Manufacturing Civic Identity?

Images have the power to reveal ignored realities or consequences of actions, such as the ‘Napalm Girl’ which revealed the effects of chemical warfare. It ultimately turned the tide of public opinion against the American war in Vietnam. This image revealed the kind of details that are an integral part of what war is about, but often whitewashed and camouflaged by patriotic imagery glorifying war instead. “Raising the Flag on Mount Suribachi” is clearly the later. The image shifts the conversation about the tragedy of the WW2 and its consequences that we still experience today, to one of glorification and American victory.

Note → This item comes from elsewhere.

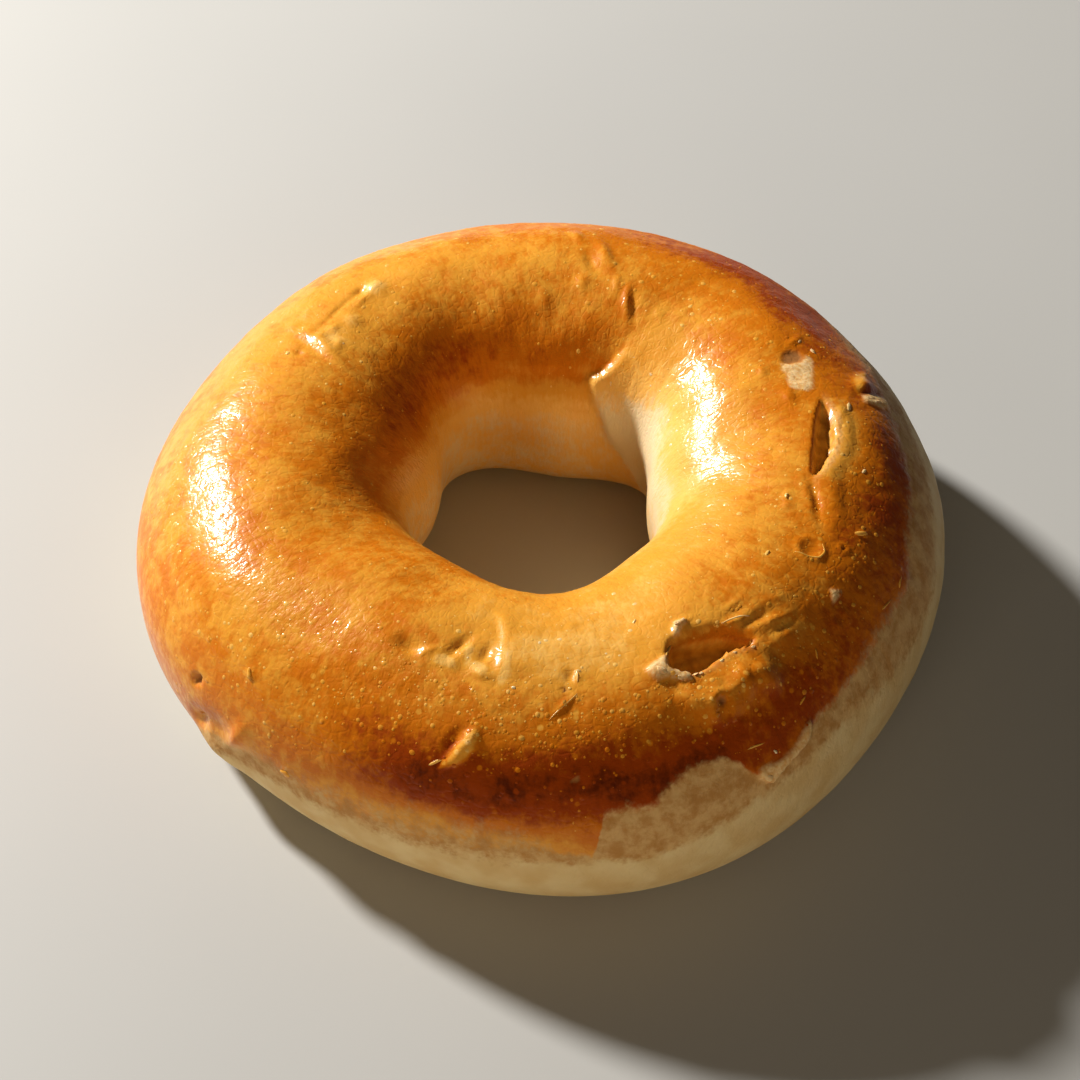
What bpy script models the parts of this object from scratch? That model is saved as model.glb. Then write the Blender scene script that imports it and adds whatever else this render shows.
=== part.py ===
"""A plain bagel, about 110 mm across: one uneven ring of baked dough that stands on its flat underside.

Run with: blender --background --python part.py, or from Blender's text editor.

World axes: +Z up with the table at Z = 0, +X to the bagel's right, and -Y towards its front.
Sizes are in millimetres. A direction is in degrees round the ring, from +X towards +Y.
"Across" is the way over the crust in millimetres from the crown of the ring, the line along its top:
positive goes outwards and down the outer side, negative goes in and down into the hole.
"""

import math

import bmesh
import bpy

MM = 0.001

# The ring
OUTER_RADIUS = 55.0
HOLE_RADIUS = 17.1
HEIGHT = 31.4

# Its section, a flattened round: the share of the height where each side is widest, and how square it is
WIDEST_OUTSIDE = 0.42
WIDEST_IN_HOLE = 0.50
TOP_SQUARENESS = 2.0
BASE_SQUARENESS = 2.8
BASE_PRESSED = 1.06

# Unevenness of a ring rolled by hand: (waves round the ring, height, direction of a crest)
OUTER_WAVES = ((2, 0.55, 100.0), (3, 0.55, 54.0), (4, 0.65, 11.0), (5, 0.25, -9.0), (6, 0.15, 0.0))
HOLE_WAVES = ((1, 1.75, 129.0), (2, 1.0, 85.0), (4, 0.55, 29.0), (5, 1.2, -22.0), (6, 0.3, -5.0))
# Soft swells of the crown: (waves round the ring, waves in a millimetre across it, height, direction
# of a crest). They die away between these two distances from the crown.
SWELLS = ((5, 0.018, 0.25, 20.0), (9, -0.030, 0.15, 75.0), (14, 0.045, 0.09, 40.0))
SWELLS_FADE = 8.0
SWELLS_END = 20.0

# Where the two ends of the dough were pressed together: the overlapping end's edge as
# (direction, across), the height of the step there and its width, the share of the height that
# stands proud, how far round it fades out, and where on the way into the hole it starts and ends
SEAM_EDGE = (
    (66.0, -4.0), (61.8, -9.0), (61.3, -11.0), (63.8, -15.2), (67.0, -17.0),
    (71.5, -18.1), (69.0, -21.0), (64.0, -25.0), (60.0, -28.0), (48.0, -33.0),
)
SEAM_HEIGHT = 1.7
SEAM_STEP = 2.2
SEAM_PROUD_SHARE = 0.35
SEAM_FADE = 34.0
SEAM_STARTS = 6.0
SEAM_FULL = 16.0
SEAM_FOOT = 9.0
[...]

The first image of soldiers, straining to plant an American flag, depict a uniformly clothed anonymous group of men. The photo, whose composition perfectly represents physical labour has been re-appropriated through jingoistic usage in the media to dominate the public perception of WW2 ever since. I would argue that it continues to be one of the iconic pictorial depictions of the ideology of American exceptionalism. I see the reenactment of this image at Ground Zero as again, triumph against external destructive forces. There is nothing wrong with the spirit of hope embodied in these images as such, but reproduction of an image in a context creates meaning and association. This meaning can used to manufacture memories of events. Similarly the “George Eastman Membership House Brochure” through its seemingly  innocuous depiction of a child as an education trope, reinforces the society’s assumptions about a model citizen being male and white. One must not forget the context this image inhabited, when black war veterans returned to their home country where they could not vote, and black identity itself was considered a deviation from the norm.